2.1.1. Genel Değerlendirme
Küresel finansal kriz sonrasında birçok ülkede para politikası, fiyat istikrarına ilave olarak finansal istikrarı da dikkate almaya başlamıştır. TCMB de, küresel dengesizliklerin bir yansıması olarak ortaya çıkan makro finansal riskleri kontrol altında tutabilmek amacıyla, son üç yıl içinde enflasyon hedeflemesi rejimini geliştirerek yeni bir para politikası stratejisi oluşturmuştur. 2010 yılının son çeyreğinden itibaren uygulamaya başlanan yeni strateji çerçevesinde, fiyat istikrarından taviz vermeden, makro finansal risklerin azaltılabilmesine yönelik politikalar geliştirmiştir. Bu doğrultuda, geleneksel politika aracı olan kısa vadeli para piyasası faizlerine ek olarak zorunlu karşılık oranları, Rezerv Opsiyonu Mekanizması (ROM), faiz koridoru ve diğer likidite politikaları aktif bir şekilde kullanılmıştır.
2013 yılında Mayıs ayına kadar olan dönemde, küresel ekonomiye dair belirsizliklerin sürmesi nedeniyle TCMB makro finansal riskleri de gözeterek esnek para politikası uygulamalarına devam etmiştir. Bu dönemde güçlü sermaye akımlarının etkisiyle kredi büyümesinin öngörülenden daha hızlı bir seyir izlemesi sebebiyle finansal istikrara dair riskleri dengelemek amacıyla bir yandan kısa vadeli faiz oranları düşük tutulmuş, diğer yandan döviz rezervlerini artırıcı yönde makro ihtiyati tedbirlere devam edilmiştir. Bu politika duruşu sayesinde bir taraftan reel döviz kurundaki değerlenme baskısı kontrol altına alınırken diğer taraftan iç ve dış talep arasındaki dengelenme sürecinin devam etmesi sağlanmıştır.

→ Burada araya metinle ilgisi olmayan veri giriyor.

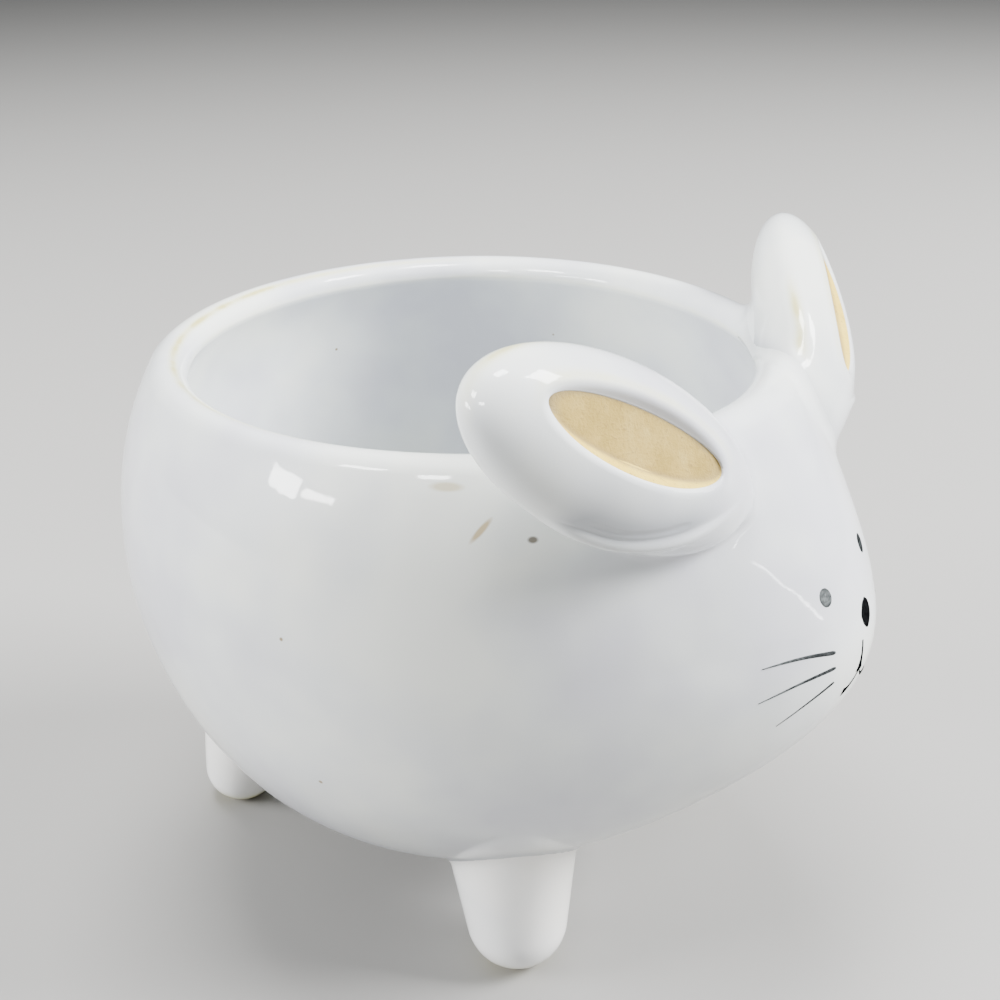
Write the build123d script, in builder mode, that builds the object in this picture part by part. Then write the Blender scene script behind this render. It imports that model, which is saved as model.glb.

Küresel düzeyde para politikasındaki belirsizliklerin artmaya başladığı 2013 Mayıs sonrası dönemde ise finansal piyasalarda temelde gelişmiş ülke para politikalarından kaynaklanan bir belirsizlik artışı olmuştur. Bu belirsizlik artışı döviz kurları dâhil tüm finansal varlıklarda yeniden fiyatlamaya yol açmış ve küresel portföy yatırımlarında gelişmekte olan ülkelerin ağırlığı düşmüştür. Türkiye ekonomisi de söz konusu dönemde benzer şekilde etkilenmiş, finans ve finans dışı sektörlerin dış borçlanmalarında herhangi bir sorun yaşanmamasına rağmen, portföy kalemlerinde sermaye çıkışları gözlenmiştir. Bu gelişmeler karşısında TCMB hem makro finansal riskleri dengelemek hem de enflasyon görünümündeki bozulmayı sınırlamak için temkinli bir duruş sergilemiştir. Bu dönemde gelişmiş ülke para politikaları duruşunun yüksek frekanslı veri açıklamalarına hassas olması finansal piyasalarda belirsizliklerin sürmesine neden olmuştur. TCMB bu belirsizliklerin yurt içine yansımalarının sınırlandırılması için Türk lirası likidite politikasındaki öngörülebilirliğin kademeli olarak artırılmasına karar vermiştir. Bu amaçla faiz belirsizliğini azaltma yönünde bir strateji benimsenerek, küresel faiz oranları ile yurt içi faiz oranları arasındaki ilişkinin büyük ölçüde zayıfladığı bir ortamda piyasa faizlerinin daha çok yurt içi makroekonomik gelişmelere duyarlı hale gelmesini sağlayan bir çerçeve oluşturulmuştur.